Originally posted by: Idontcare
Originally posted by: JackyP
Originally posted by: Idontcare
Why not 2.7GHz Shanghai at least? Then you'd generate some data that would be relevant to decision makers. At least make the clockspeed delta a little more real-world relevant and use something clocked a little higher than 2.0GHz for the K10 system.
I think it is obvious why they did not use Shanghai (which launched only very recently), generating all the data most certainly took quite some time. Still why they only used a 2.0ghz K10 escapes my imagination.

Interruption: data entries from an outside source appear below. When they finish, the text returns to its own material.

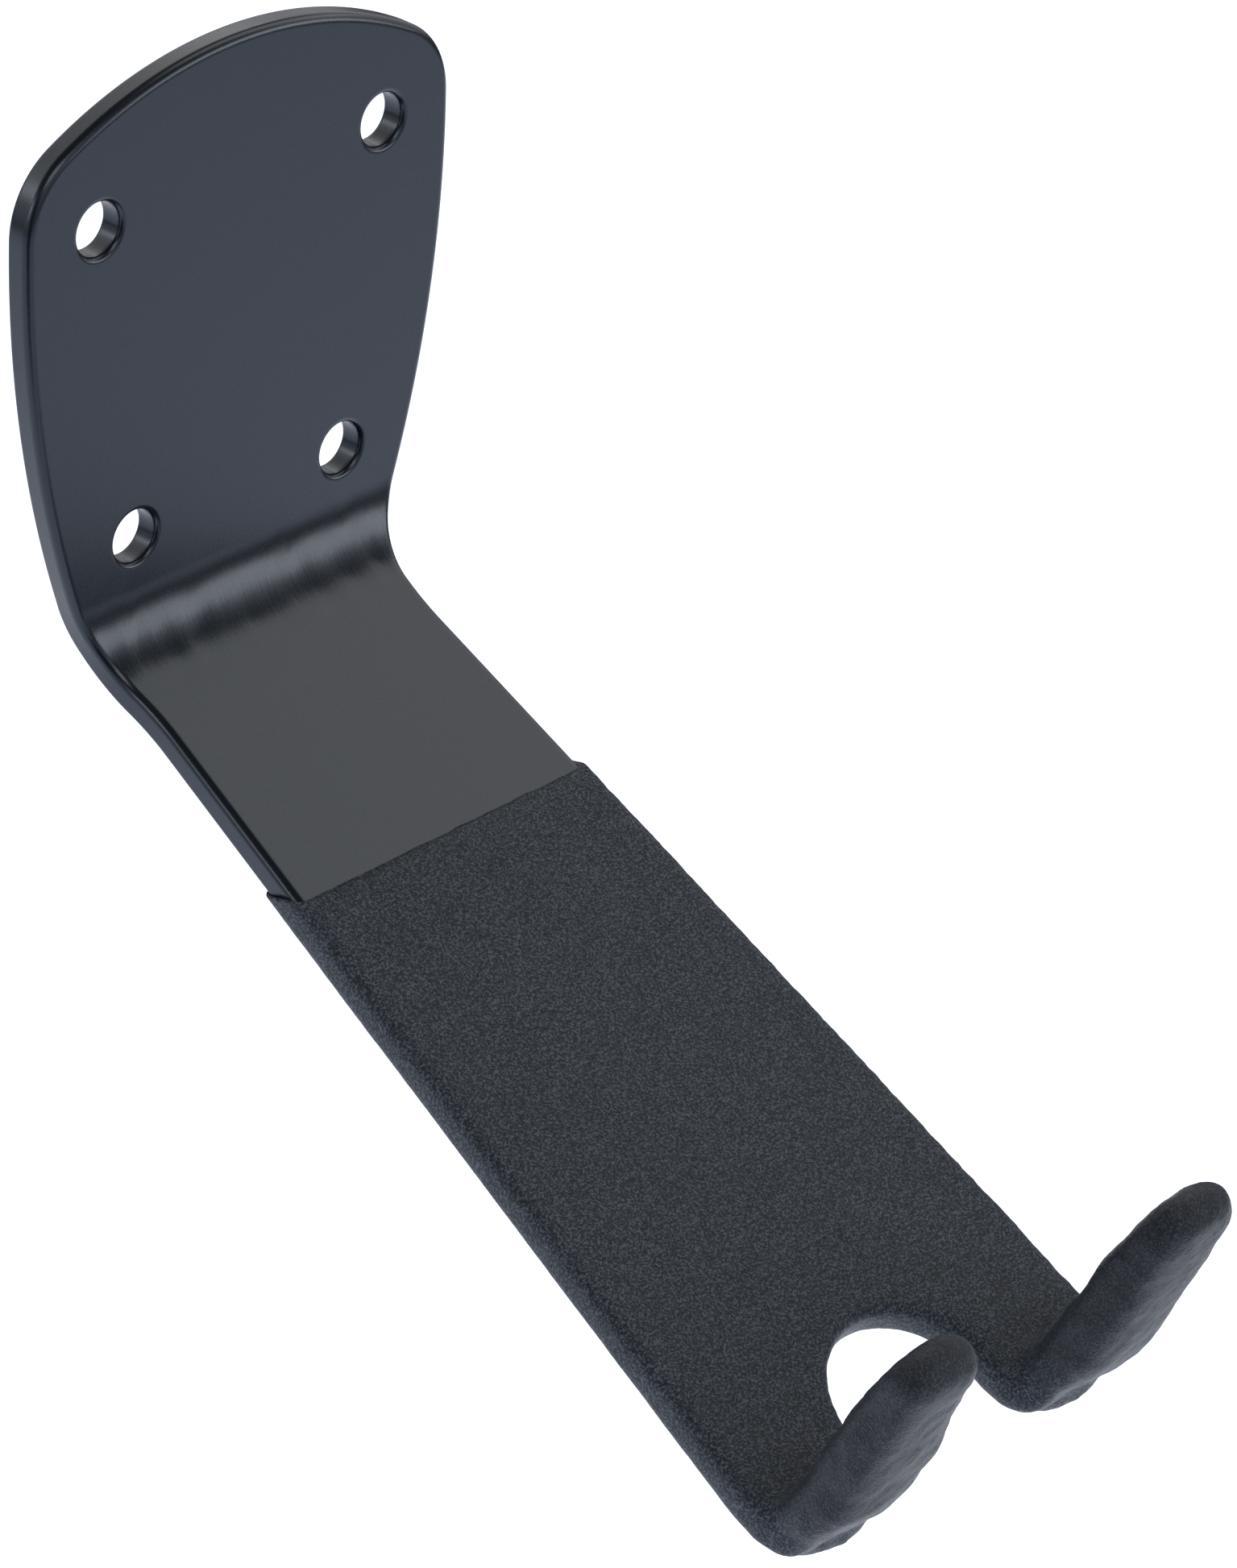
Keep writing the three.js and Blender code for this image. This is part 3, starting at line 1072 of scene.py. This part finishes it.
    def _add_lumps(self, mesh: bmesh.types.BMesh) -> None:
        """Moves the skin in and out, more on the prongs than on the arm."""
        sheet = self.outline.profile.sheet
        moves = []
        for vert in mesh.verts:
            spot = vert.co / MM
            on_prong = ease(vert.co.z, *(sheet + over for over in self.prong_zone))
            at_foot = ease(vert.co.y, *self.foot_zone) * (1.0 - on_prong)
            level = max(vert.normal.z, 0.0) ** 2
            at_edge = 4.0 * level * (1.0 - level) * (1.0 - on_prong) * (1.0 - at_foot)
            lump = 0.0
            for layer in self.lumps:
                height = layer.everywhere + layer.on_prong * on_prong
                height += layer.at_foot * at_foot
                height += layer.at_edge * at_edge
                lump += noise.noise(spot / layer.width + Vector(layer.seed)) * height
            moves.append(vert.normal * lump * MM)
        for vert, move in zip(mesh.verts, moves):
            vert.co += move

    def _behind_mouth(self, spot: Vector) -> float:
        """How far down the arm a place is behind the slanting mouth."""
        top = self.outline.profile.sheet + self.on_arm
        return -self.mouth_at - spot.y - self.dip_slope * (spot.z - top)

    def _cut_mouth(self, mesh: bmesh.types.BMesh) -> None:
        """Ends the coat on the slant of the bath it was dipped in, in a ragged lip."""
        top = self.outline.profile.sheet + self.on_arm
        slant = Vector((0.0, 1.0, self.dip_slope)).normalized()
        edge = Vector((0.0, -self.mouth_at, top))
        whole = mesh.verts[:] + mesh.edges[:] + mesh.faces[:]
        bmesh.ops.bisect_plane(
            mesh, geom=whole, dist=TOLERANCE, plane_co=edge, plane_no=slant, clear_outer=True
        )
        rim = [part for part in mesh.edges if part.is_boundary]
        bmesh.ops.holes_fill(mesh, edges=rim)
        # The cap that closes the mouth has more corners than any other face, and stays whole.
        cap_corners = 9
        for depth in self.lip_cuts:
            faces = [
                face
                for face in mesh.faces
                if self._behind_mouth(face.calc_center_median()) < self.lip_reach
                and len(face.verts) < cap_corners
            ]
            geom = list({part for face in faces for part in (face, *face.edges, *face.verts)})
            point = edge - Vector((0.0, depth * MM, 0.0))
            bmesh.ops.bisect_plane(mesh, geom=geom, dist=TOLERANCE, plane_co=point, plane_no=slant)
        for vert in mesh.verts:
            behind = self._behind_mouth(vert.co)
            if behind < self.sway_reach:
                self._shape_lip(vert, behind)

    def _shape_lip(self, vert: bmesh.types.BMVert, behind: float) -> None:
        """Thins the lip, more on the faces than at the edges, and frays it.

        Args:
            vert: a vertex near the mouth.
            behind: how far behind the mouth it is.
        """
        sheet = self.outline.profile.sheet
        width = self.outline.arm_half_width(-vert.co.y)
        on_side = ease(abs(vert.co.x), *(width + past for past in self.lip_side))
        length = (self.lip_length - self.lip_shorter_at_side * on_side) * MM
        thin = self.lip_thinness + self.lip_fuller_at_side * on_side
        if behind < length:
            rounded = math.sqrt(1.0 - (1.0 - max(behind, 0.0) / length) ** 2)
            steep = min(max(behind, 0.0) / self.lip_step, 1.0)
            gentle = 0.5 * math.sqrt(1.0 - (1.0 - steep) ** 2) + 0.5 * ease(behind, 0.0, length)
            full = gentle + (rounded - gentle) * on_side
            on_steel = Vector((min(max(vert.co.x, -width), width), min(max(vert.co.z, 0.0), sheet)))
            out = (vert.co.xz - on_steel) * (thin + (1.0 - thin) * full)
            vert.co.x, vert.co.z = on_steel + out
        spot = vert.co / MM
        slow = self._wave(spot, 6.0, 1.0) * self.sway * ease(behind, self.sway_reach, 0.0)
        torn = self._wave(spot, 1.1, 4.0) * self.fray
        torn += self._wave(spot, 2.6, 9.0) * self.coarse_fray
        vert.co.y -= (slow + torn * ease(behind, self.fray_reach, 0.0)) * MM

    def _wave(self, spot: Vector, width: float, seed: float) -> float:
        """A random wave of one width along the lip, from -1 to 1."""
        return noise.noise(Vector((spot.x / width, spot.z / width, seed)))

    def _hollow(self, piece: bpy.types.Object, steel: bpy.types.Object) -> None:
        """Takes the steel out of the coat.

        Args:
            piece: the solid coat.
            steel: the bracket, whose copy is grown by the clearance first.
        """
        mesh = bmesh.new()
        mesh.from_mesh(steel.data)
        mesh.normal_update()
        for vert in mesh.verts:
            vert.co += vert.normal * self.clearance
        room = make_object(mesh, "room_for_steel")
        cut = piece.modifiers.new("room", "BOOLEAN")
        cut.operation = "DIFFERENCE"
        cut.solver = "MANIFOLD"
        cut.object = room
        settle(piece)
        data = room.data
        bpy.data.objects.remove(room)
        bpy.data.meshes.remove(data)


@dataclass(frozen=True)
class Softbox:
    """A lamp with a wide, soft, nearly white front."""

    name: str
    towards: tuple[float, float, float]
    distance: float
    width: float
    height: float
    watts: float
    tint: str = "FFFFFF"

    def build(self, aim: Vector) -> None:
        """Hangs the lamp and points it.

        Args:
            aim: what the lamp points at.
        """
        lamp = bpy.data.lights.new(self.name, "AREA")
        lamp.shape = "RECTANGLE"
        lamp.size = self.width
        lamp.size_y = self.height
        lamp.energy = self.watts
        lamp.color = linear(self.tint)[:3]
        stand = bpy.data.objects.new(self.name, lamp)
        away = Vector(self.towards).normalized()
        stand.location = aim + away * self.distance
        stand.rotation_euler = away.to_track_quat("Z", "Y").to_euler()
        stand.visible_camera = False
        bpy.context.scene.collection.objects.link(stand)


@dataclass(frozen=True)
class Flag:
    """A black card beyond the camera, whose reflection darkens what faces it."""

    towards: tuple[float, float, float]
    distance: float
    width: float
    height: float

    def build(self, aim: Vector) -> None:
        """Stands the card up, seen only in reflections.

        Args:
            aim: what the card faces.
        """
        away = Vector(self.towards).normalized()
        turn = away.to_track_quat("Z", "Y").to_matrix().to_4x4()
        size = Matrix.Diagonal((self.width / 2, self.height / 2, 1.0, 1.0))
        mesh = bmesh.new()
        place = Matrix.Translation(aim + away * self.distance) @ turn @ size
        bmesh.ops.create_grid(mesh, x_segments=1, y_segments=1, size=1.0, matrix=place)
        card = make_object(mesh, "black_flag")
        felt, _, shader = start_material("black_felt")
        shader.inputs["Base Color"].default_value = linear("080808")
        shader.inputs["Roughness"].default_value = 1.0
        card.data.materials.append(felt)
        card.visible_camera = False


@dataclass(frozen=True)
class Studio:
    """The pale floor and walls, the soft lamps, the black flag and the camera."""

    azimuth: float = math.radians(-47.99)
    elevation: float = math.radians(29.72)
    roll: float = math.radians(2.59)
    distance: float = 0.95138
    aside: float = 0.0553
    above: float = -0.06392
    lens: float = 156.38
    sensor: float = 36.0
    floor_below: float = 0.9
    floor_size: float = 60.0
    # The floor glows near the rack, a painted light, and is painted dark far away, a painted shade.
    floor_glow: float = 1.05
    glow_centre: tuple[float, float] = (-1.8, 0.3)
    glow_edge: tuple[float, float] = (4.1, 5.6)
    wall_light: float = 0.9
    ceiling_light: float = 0.07
    wall_top: tuple[float, float] = (0.44, 0.58)
    wall_tint: str = "F6F8FC"
    floor_paper_and_far_shade: tuple[str, str] = ("F7F7F7", "141414")
    floor_light: tuple[str, str] = ("E4EEFF", "030303")
    softboxes: tuple[Softbox, ...] = (
        Softbox("overhead", (0.66, -0.07, 0.75), 1.5, 0.8, 1.2, 6.2, "FFF9EF"),
        Softbox("right_strip", (0.66, -0.70, 0.18), 1.4, 0.9, 0.54, 6.0, "FFFAF5"),
        Softbox("rear_strip", (0.0, 0.76, 0.65), 1.5, 2.85, 0.5, 7.6, "FFFAF3"),
        Softbox("rear_left", (-0.67, 0.58, 0.46), 1.5, 0.5, 0.35, 1.8, "FFFAF3"),
        Softbox("left_strip", (-0.93, 0.12, 0.35), 1.4, 0.5, 0.35, 2.4, "FFFAF3"),
        Softbox("front_panel", (-0.28, -0.66, 0.68), 1.4, 0.8, 0.6, 5.6, "FFFAF3"),
    )
    flag: Flag = Flag((-0.645, -0.60, 0.05), 1.5, 1.1, 2.2)

    def build(self) -> None:
        """Sets the studio up round the rack."""
        low, high = Vector(CAD_BOX[0]), Vector(CAD_BOX[1])
        middle = (low + high) / 2
        bpy.context.scene.view_settings.view_transform = "Standard"
        self._place_camera()
        self._lay_floor(low.z - self.floor_below)
        self._light_walls()
        for softbox in self.softboxes:
            softbox.build(middle)
        self.flag.build(middle)

    def _light_walls(self) -> None:
        """Gives the room pale walls and a dark ceiling."""
        world = bpy.data.worlds.new("studio_walls")
        world.use_nodes = True
        tree = world.node_tree
        direction = add_node(tree, "ShaderNodeTexCoord").outputs["Generated"]
        height = add_node(tree, "ShaderNodeSeparateXYZ", {"Vector": direction})
        light = add_node(
            tree,
            "ShaderNodeMapRange",
            {
                "Value": height.outputs["Z"],
                "From Min": self.wall_top[0],
                "From Max": self.wall_top[1],
                "To Min": self.wall_light,
                "To Max": self.ceiling_light,
            },
            interpolation_type="SMOOTHSTEP",
        )
        walls = tree.nodes["Background"]
        walls.inputs["Color"].default_value = linear(self.wall_tint)
        tree.links.new(light.outputs["Result"], walls.inputs["Strength"])
        bpy.context.scene.world = world

    def _place_camera(self) -> None:
        """Stands the camera on its line of sight past the screw holes."""
        flat = math.cos(self.elevation)
        back = Vector(
            (
                math.sin(self.azimuth) * flat,
                -math.cos(self.azimuth) * flat,
                math.sin(self.elevation),
            )
        )
        level = Vector((math.cos(self.azimuth), math.sin(self.azimuth), 0.0))
        upright = back.cross(level)
        right = level * math.cos(self.roll) + upright * math.sin(self.roll)
        up = upright * math.cos(self.roll) - level * math.sin(self.roll)
        data = bpy.data.cameras.new("studio_camera")
        data.sensor_fit = "VERTICAL"
        data.sensor_height = self.sensor
        data.lens = self.lens
        camera = bpy.data.objects.new("studio_camera", data)
        turn = Matrix((right, up, back)).transposed().to_4x4()
        spot = back * self.distance + right * self.aside + up * self.above
        camera.matrix_world = Matrix.Translation(spot) @ turn
        bpy.context.scene.collection.objects.link(camera)
        bpy.context.scene.camera = camera

    def _lay_floor(self, level: float) -> None:
        """Lays the floor: paper that glows round a middle beside the rack, a painted light, and
        goes dark far beyond it, a painted shade.

        Args:
            level: its height.
        """
        mesh = bmesh.new()
        place = Matrix.Translation((0.0, 0.0, level))
        size = self.floor_size / 2
        bmesh.ops.create_grid(mesh, x_segments=2, y_segments=2, size=size, matrix=place)
        floor = make_object(mesh, "studio_floor")
        paper, tree, shader = start_material("glowing_shaded_floor")
        place = add_node(tree, "ShaderNodeTexCoord").outputs["Object"]
        middle = (*self.glow_centre, level)
        reach = add_node(tree, "ShaderNodeVectorMath", {0: place, 1: middle}, operation="DISTANCE")
        beyond = add_node(
            tree,
            "ShaderNodeMapRange",
            {
                "Value": reach.outputs["Value"],
                "From Min": self.glow_edge[0],
                "From Max": self.glow_edge[1],
            },
            interpolation_type="SMOOTHSTEP",
        )
        # Painted light and shade: pale and glowing near the middle, dark and unlit beyond.
        looks = {"Base Color": self.floor_paper_and_far_shade, "Emission Color": self.floor_light}
        for socket, (near, far) in looks.items():
            mixed = add_node(
                tree,
                "ShaderNodeMix",
                {0: beyond.outputs["Result"], 6: linear(near), 7: linear(far)},
                data_type="RGBA",
            )
            tree.links.new(mixed.outputs[2], shader.inputs[socket])
        shader.inputs["Roughness"].default_value = 0.9
        shader.inputs["Emission Strength"].default_value = self.floor_glow
        floor.data.materials.append(paper)


def screw_holes() -> list[Vector]:
    """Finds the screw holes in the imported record's openings.

    Returns:
        Each hole's middle, across and up the plate.
    """
    openings = frame["record"]["physics"]["openings"]
    holes = [opening for opening in openings if opening["name"].startswith("screw_hole")]
    corners = [[Vector(corner) for corner in hole["box_m"]] for hole in holes]
    return [((low + high) / 2).xz for low, high in corners]


def main() -> None:
    """Builds the rack and the studio round it."""
    logging.basicConfig(level=logging.INFO, format="%(message)s")
    lowest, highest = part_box("steel_bracket")
    outline = BlankOutline(SideProfile(), highest.z, highest.x - lowest.x)
    steel = SteelBracket(outline, screw_holes()).build()
    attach(steel, "root")
    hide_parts("steel_bracket")
    LOG.info("%s: %d faces", steel.name, len(steel.data.polygons))
    coat = DippedSleeve(outline).build(steel)
    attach(coat, "root")
    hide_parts("dipped_sleeve")
    LOG.info("%s: %d faces", coat.name, len(coat.data.polygons))
    Studio().build()
    LOG.info("studio: camera, floor and lights")


if __name__ == "__main__":
    main()
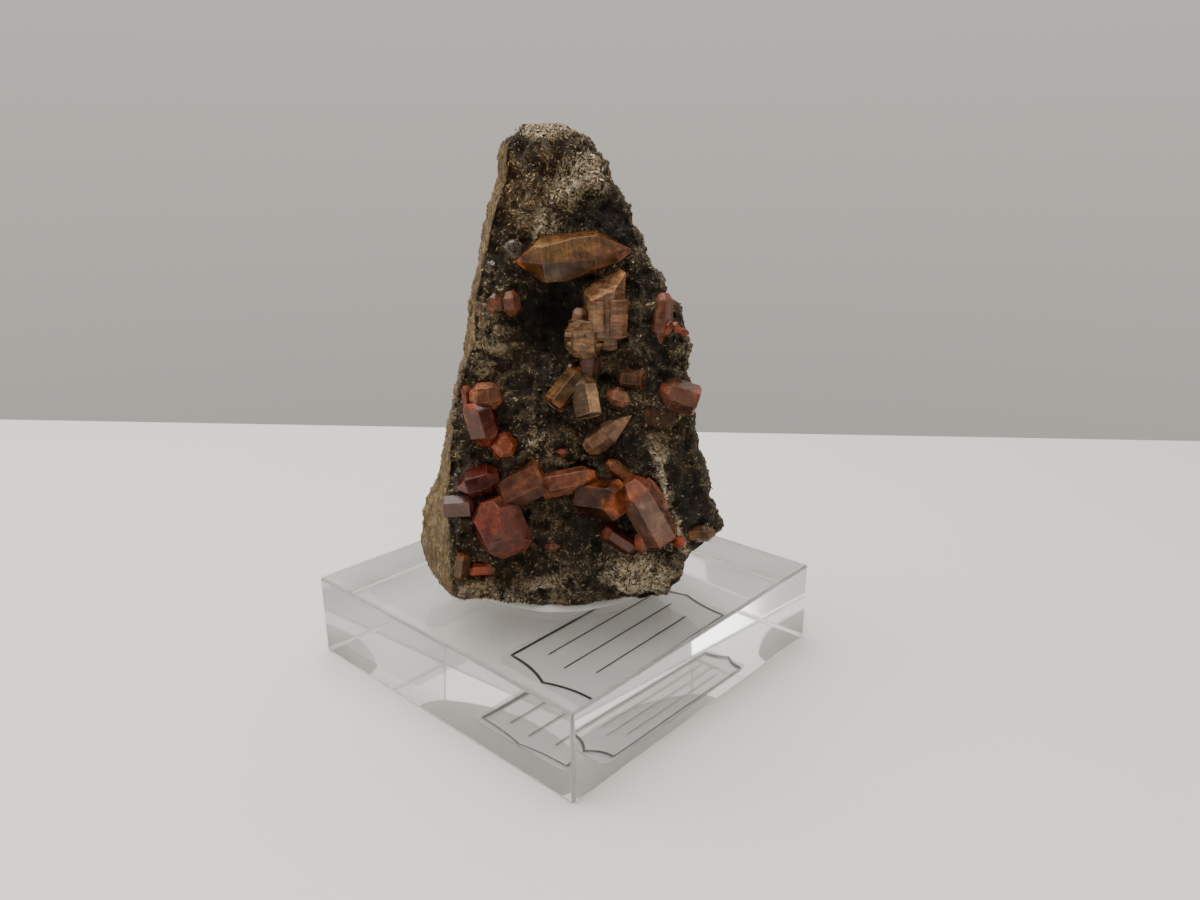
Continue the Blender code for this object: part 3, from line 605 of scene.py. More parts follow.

The fact they generated data with a yet-to-be released 2P Nehalem Xeon platform suggests they have the time/access/ability to do a proper comparison with a (albeit recently) released server platform based on Shanghai and for some reason chose not to.

Nah.... the launch on those chips i believe was today... or so i heard... list price is 1400 dollars per cpu. LOL

so thats 2800 dollars + that 500 dollar board + 6 sticks of DDR3 ram... you guys see now why i give enterprise people a lot of respect!

The ones i have are until march.. :X
 

dmens

Platinum Member
Mar 18, 2005
2,275
965
136
Originally posted by: SunnyD
Originally posted by: Idontcare
Comparing a 2.8GHz Nehalem system or a 2.93GHz Tigerton system to a 2.0GHz Barcelona system is about as pointless an exercise as it gets if the objective is to make a comparison between AMD and Intel systems that people will be buying in 2009 when Nehalem Xeon is for sale...

Why not 2.7GHz Shanghai at least? Then you'd generate some data that would be relevant to decision makers. At least make the clockspeed delta a little more real-world relevant and use something clocked a little higher than 2.0GHz for the K10 system.

The data are better than no data, but the comparisons and conclusions regarding what beats what X% of the time in these applications is basically value-less until the dataset is rounded out with some results for 2.7GHz Shanghai.

Shh... don't tell dmens... he'll say clock speed is irrelevant!

i can see explaining basic performance concepts to some is a futile effort.